Before recording a confessional statement, as per the Code of Criminal Procedure, a Magistrate has to explain to the person making it that he is not bound to make a confession and that if he does so it may be used as evidence against him. Furthermore, he must question the person making it and determine whether it was made voluntarily before he records it. At the end of the record, the Magistrate makes a memorandum stating inter alia: “I have explained to (name) that he is not bound to make a confession and that if he does so, any confession he may make may be used as evidence against him and I believe that this confession was voluntarily made. It was taken in my presence and hearing, and was read over to the person making it and admitted by him to be correct, and it contains a full and true account of the statement made by him. (Signed:…)”
The Code of 1898 also provides that a confession 'shall not be made to a police officer' and that 'it must be made to a Magistrate.' It also lays down that 'the Magistrate must record it in the prescribed format and only when so recorded does it become relevant and admissible in evidence'. The form used to record the confessional statement by the Magistrate contains the rules that should be followed. The form states inter alia: “Magistrates should clearly understand the great importance of giving their closest attention to the procedures to be followed, from first to last, in the recording of confessions. This procedure should be followed without haste, with care and deliberation, it being understood that this duty is not a distasteful and minor appendage or addition to their normal functions, but one which is of consequence to the confessing accused, his co-accused and court responsible for the administration of criminal justice. A confession which is recorded perfunctorily and hastily is a source of embarrassment to the trial court, the prosecution and the defence.” If the guidelines are there and if the Magistrate has the power to refuse a confessional statement if he believes that it was not given voluntarily, they why are Magistrates granting remand, knowing full well that the resulting statement will not be a voluntary one? Why are they accepting and recording such statements?
When a Magistrate is granting remand of a member of the opposition political party, or a vocal human rights defender, knowing full well what will occur, he/she is doing so to appease a higher power. This is nothing new in Bangladesh. The police and the judiciary have always been manipulated by the governments of Bangladesh in this manner. Those who have a conscience and refuse to comply are refused benefits and promotions that come with their jobs. Sometimes they are posted to difficult or remote areas as a 'punishment'. Rule of Law in Bangladesh has long been replaced with political favourism and manipulation. The Constitution of the People's Republic of Bangladesh requires that there be a separation of powers among the Judiciary, Executive and Legislative branches. In 1999, the Supreme Court of Bangladesh directed the Government to release its direct control over the lower Judiciary and place it under the administration of the Supreme Court, to ensure independence of judiciary. However, such formal separation only took place in 2007. Unfortunately, despite this separation, the judiciary remains, in many ways, pawns in the hands of the Executive.

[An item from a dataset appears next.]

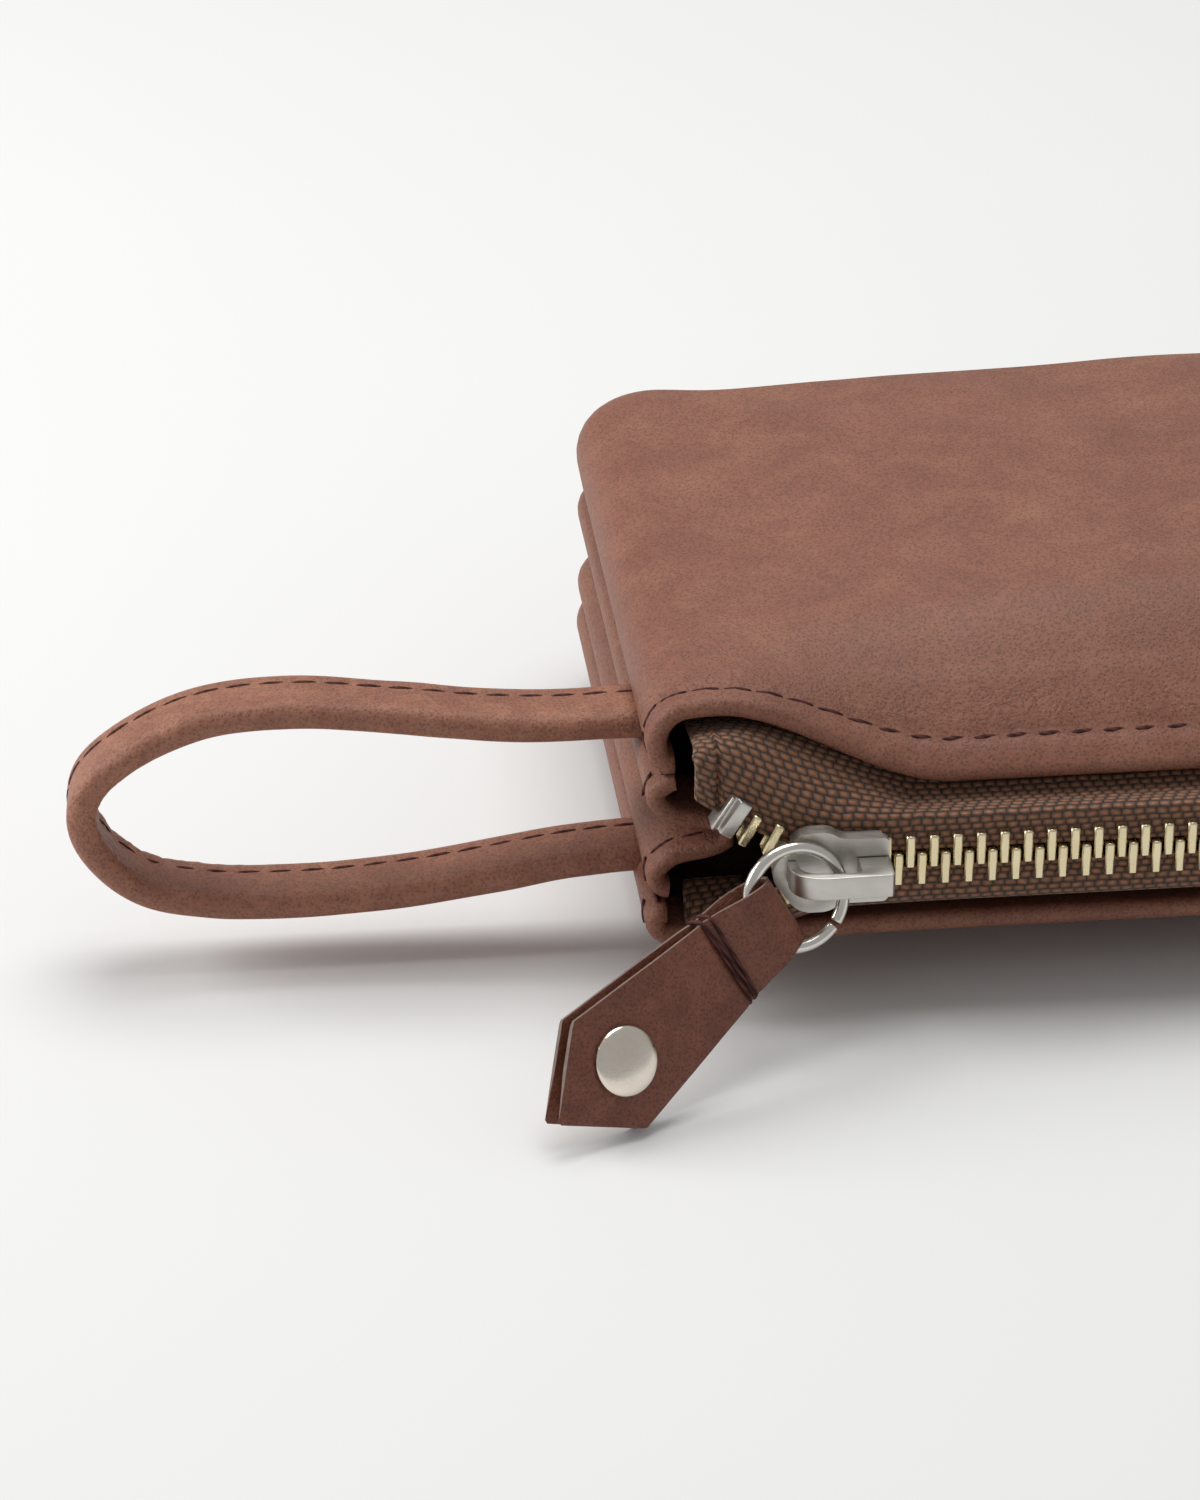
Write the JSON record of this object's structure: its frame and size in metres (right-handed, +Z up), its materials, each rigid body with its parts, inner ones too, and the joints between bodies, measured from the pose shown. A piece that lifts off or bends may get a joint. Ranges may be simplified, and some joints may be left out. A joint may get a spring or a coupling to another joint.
{
  "type": "zippered pouch",
  "caption": "Flat leather pouch with an inward-folding gusset, a metal zip across the mouth, a leather zip pull on a ring and a wrist strap.",
  "frame": {"origin": "middle of the flat patch of the back panel that the pouch rests on", "axes": "+X along the zip, from its closed end to its open end; +Y from the mouth to the back; +Z up, from the back panel to the front panel"},
  "size_m": [0.2613, 0.1172, 0.0404],
  "materials": {
    "leather": "matt pull-up leather, fine pores",
    "dark_leather": "darker leather with painted edges",
    "tape": "woven cotton-look zip tape",
    "thread": "twisted polyester thread",
    "tooth_brass": "polished pale brass",
    "nickel": "satin nickel plate",
    "rivet_nickel": "polished nickel plate"
  },
  "bodies": {
    "pouch": {"front_panel": "leather", "back_panel": "leather", "through_gusset": "leather", "front_hem_thread": "thread", "back_hem_thread": "thread", "upper_seam_thread": "thread", "lower_seam_thread": "thread", "front_zip_tape": "tape", "back_zip_tape": "tape", "front_tooth_row": "tooth_brass", "back_tooth_row": "tooth_brass", "front_top_stop": "nickel", "back_top_stop": "nickel", "bottom_stop": "nickel"},
    "slider": {"slider_body": "nickel", "slider_cap": "nickel", "lock_spring": "nickel"},
    "ring": {"pull_ring": "nickel"},
    "pull": {"pull_tab": "dark_leather", "pull_bar_tack": "thread", "pull_rivet_cap": "rivet_nickel", "pull_rivet_post": "rivet_nickel"},
    "strap": {"wrist_strap": "leather"}
  },
  "joints": [
    {"name": "slider_travel", "type": "slide", "parent": "pouch", "child": "slider", "axis": [1, 0, 0], "range_m": [0, 0.158], "deforming": ["front_tooth_row", "back_tooth_row", "front_zip_tape", "back_zip_tape"]},
    {"name": "ring_swing", "type": "hinge", "parent": "slider", "child": "ring", "pos_m": [-0.0802, -0.0509, 0.02065], "axis": [-0.4853, 0.1343, 0.864], "range_deg": [0, 95]},
    {"name": "pull_swing", "type": "hinge", "parent": "ring", "child": "pull", "pos_m": [-0.08938, -0.05461, 0.01585], "axis": [0.5144, -0.1226, -0.8487], "range_deg": [-20, 40]},
    {"name": "strap_swing", "type": "hinge", "parent": "pouch", "child": "strap", "pos_m": [-0.1043, -0.0265, 0.0196], "axis": [0, 0, 1], "range_deg": [-75, 45]}
  ]
}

The necessity for criminalising torture
Given the circumstances that have made the practice of torture and impunity an almost permanent fixture in the practice of criminal investigation, criminalisation of 'torture' would provide for stronger sanctions against the perpetration of torture, in comparison to what is contained in the criminal laws of Bangladesh to date. It would also strengthen the prosecution of perpetrators of torture, since the international definition of 'torture' covers both physical and mental aspects. The concept and definition of torture and its prohibition is noticeably absent from regulations and operating procedures of many places of detention in Bangladesh, where torture is most likely to occur prisons, juvenile detention centres, and in police and RAB custody.
Another issue is that mental stress or pain is not recognised as a cruel or degrading form of punishment or ill treatment in the criminal laws of Bangladesh. Psychological torture is hardly ever documented in Bangladesh and is less well known. Psychological torture can be described as the use of non-physical means to cause suffering to a victim and the effects are not as immediately apparent until and unless the behaviour of the victim is changed. As a result, it is easier to conceal. Examples of psychological torture in Bangladesh are mock executions, extended solitary confinement, violation of social norms (stripping the victim, mocking), etc.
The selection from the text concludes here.